Computer Architecture

Simplified version of instruction execution on a computer:

Processor fetches instruction from memory
Processor executes the instruction
Goto 1

In reality, it is more complex because of:

Pipelining
VLIW
Superscalar architectures (PowerPC 970)

From an embedded software engineer perspective, it’s important to understand how processors execute instructions in order to understand the timing of the code we write and to ensure that our system will meet its timing requirements, this way, we can understand what are the influences that different instructions can have on the execution time of a function.

Von Neumman vs Harvard

The Von Neumman architecture has a shared data and program memory.

The Harvard architecture has a separate data and program memory. With Harvard architecture, you can fetch the instruction and data associated with it in parallel. This is useful for streaming applications where you need to read data from a sensor, and fetch the instruction to process that data.

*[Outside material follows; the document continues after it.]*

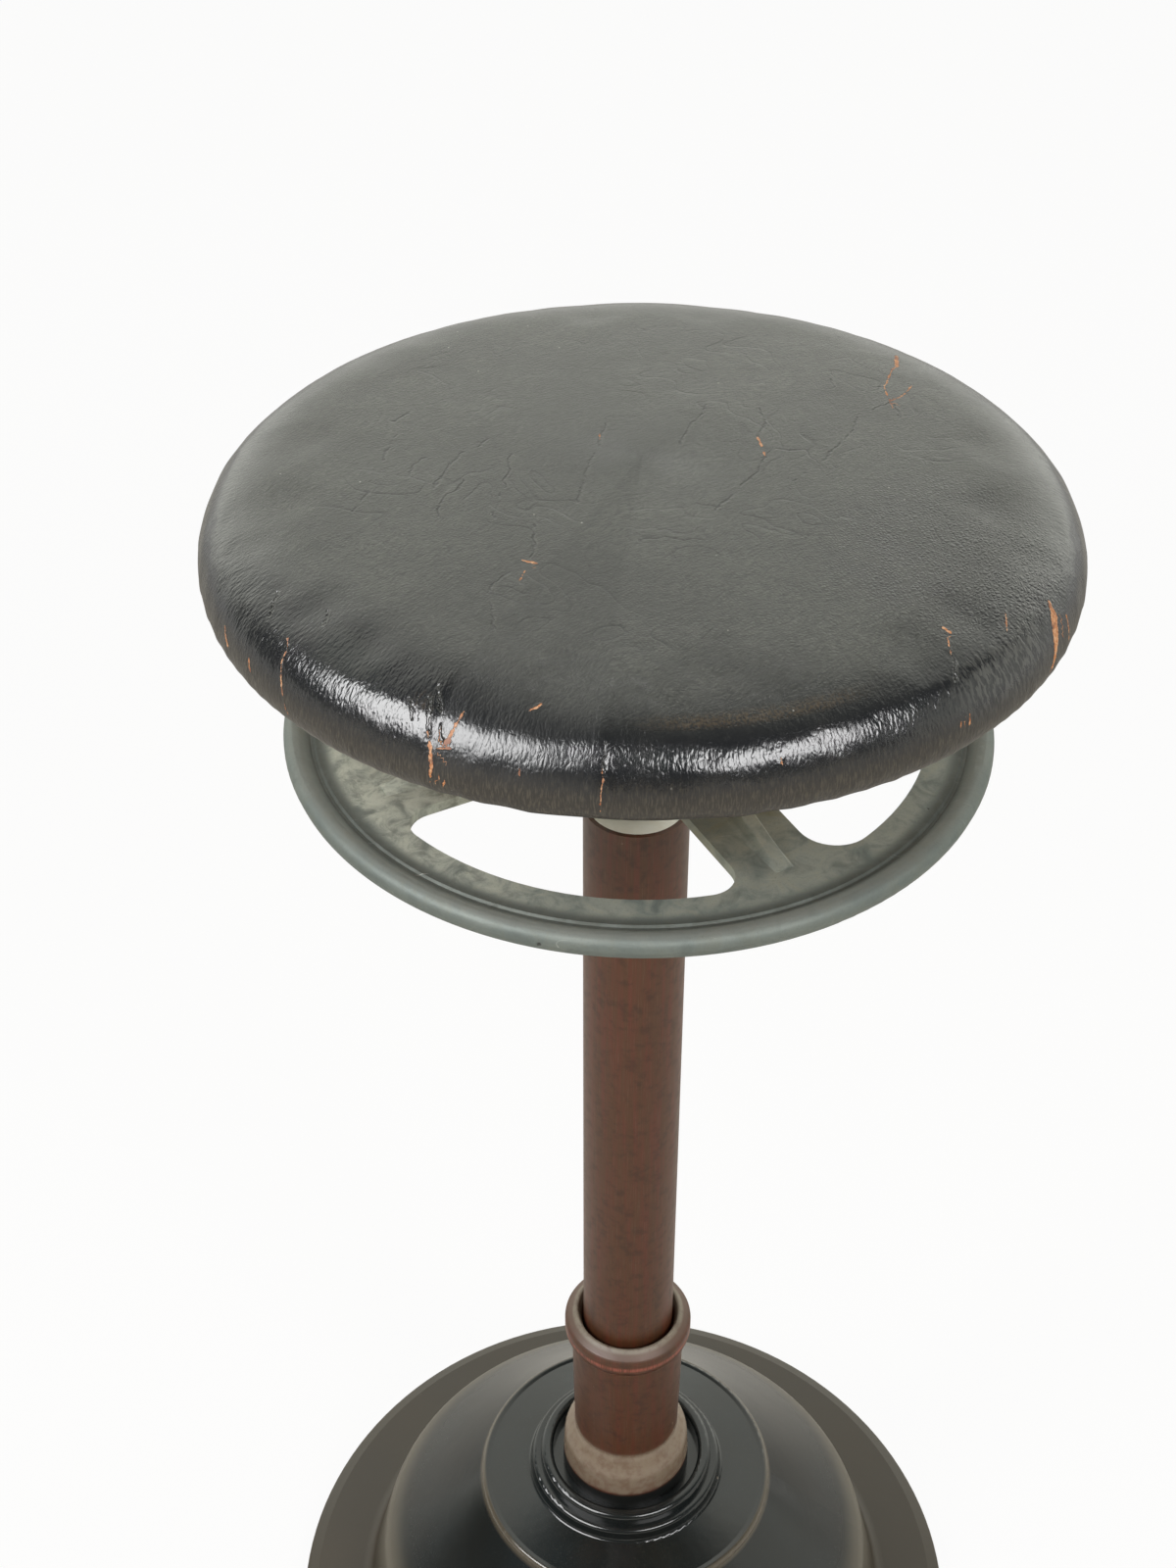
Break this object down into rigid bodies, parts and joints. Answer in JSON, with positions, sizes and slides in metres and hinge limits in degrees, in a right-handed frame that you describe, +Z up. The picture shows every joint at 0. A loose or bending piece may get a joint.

A disadvantage of the Harvard architecture is the memory fragmentation caused by not being able to store data in the instruction memory, or instructions on the data memory.

Central Processing Unit (CPU)

Memory

The processor fetches the instruction from memory.

Processor Registers

Program status register: negative bit, zero bit, carry bit, overflow bit.

Program Counter (PC)

The program counter (PC) holds the addres of the intruction to be fetched next. The PC increments to the next instruction or it will jump to a a branch in case of a jump instruction.

Complex Instruction Set Computers (CISC)

Reduced Instruction Set Computers (RISC)

ARM
RISC-V

Pipelining

Sequential execution of instructions is inefficient. Pipelines break instructions into pieces and overlap stages. Processor pipelines improve performance.

Pipeline registers.

You need registers between stages to hold information produced in the previous cycles.

pipeline

Pipeline Hazards

What problems can occur with pipelines? not every instruction might take exactly one instruction on the execution stage.

Jumps also cause problems becuase you might have fetched and decoded other two instructions.

A data stall occurs when an instruction is delayed because it depends on the result of an earlier instruction that has not yet finished.

A control stall is a delay in the instruction pipeline that occurs when a control hazard prevents the next instruction from executing on time. Control hazards happen when a decision needs to be made about a conditional branch before the condition or target can be calculated.

Very Long Instruction Word (VLIW)

A VLIW processor executes multiple operations in parallel using a single wide instruction.

The compiler determines which instructions can run in parallel.
Hardware is simpler (no dynamic scheduling).
Requires strong compiler optimization.

Pros

Lower hardware complexity
Predictable timing
Good for DSP/embedded

Cons

Compiler-dependent
Poor binary portability
May waste slots if parallelism is low

Superscalar Processor

A superscalar processor can issue multiple instructions per clock cycle dynamically.

The hardware detects instruction-level parallelism (ILP).
May support out-of-order execution.
Uses register renaming and dependency checking.

Pros

High general-purpose performance
No compiler dependency for parallelism

Cons

Complex hardware
Higher power and area

Program Status Register (PSR)

The Program Status Register stores the processor’s current state.

Contains:

Condition flags: N (Negative), Z (Zero), C (Carry), V (Overflow)
Control bits: interrupt enable, privilege level, execution state

Why it matters:

Used for conditional branching
Saved/restored during interrupts
Essential for context switching in OS/RTOS

Big Endian vs Little Endian

Most architectures nowadays use little-endian except for AVR, which uses big-endian.

One advantage of little-endian is that small 8-bit processors can start processing data as soon as you load the first byte.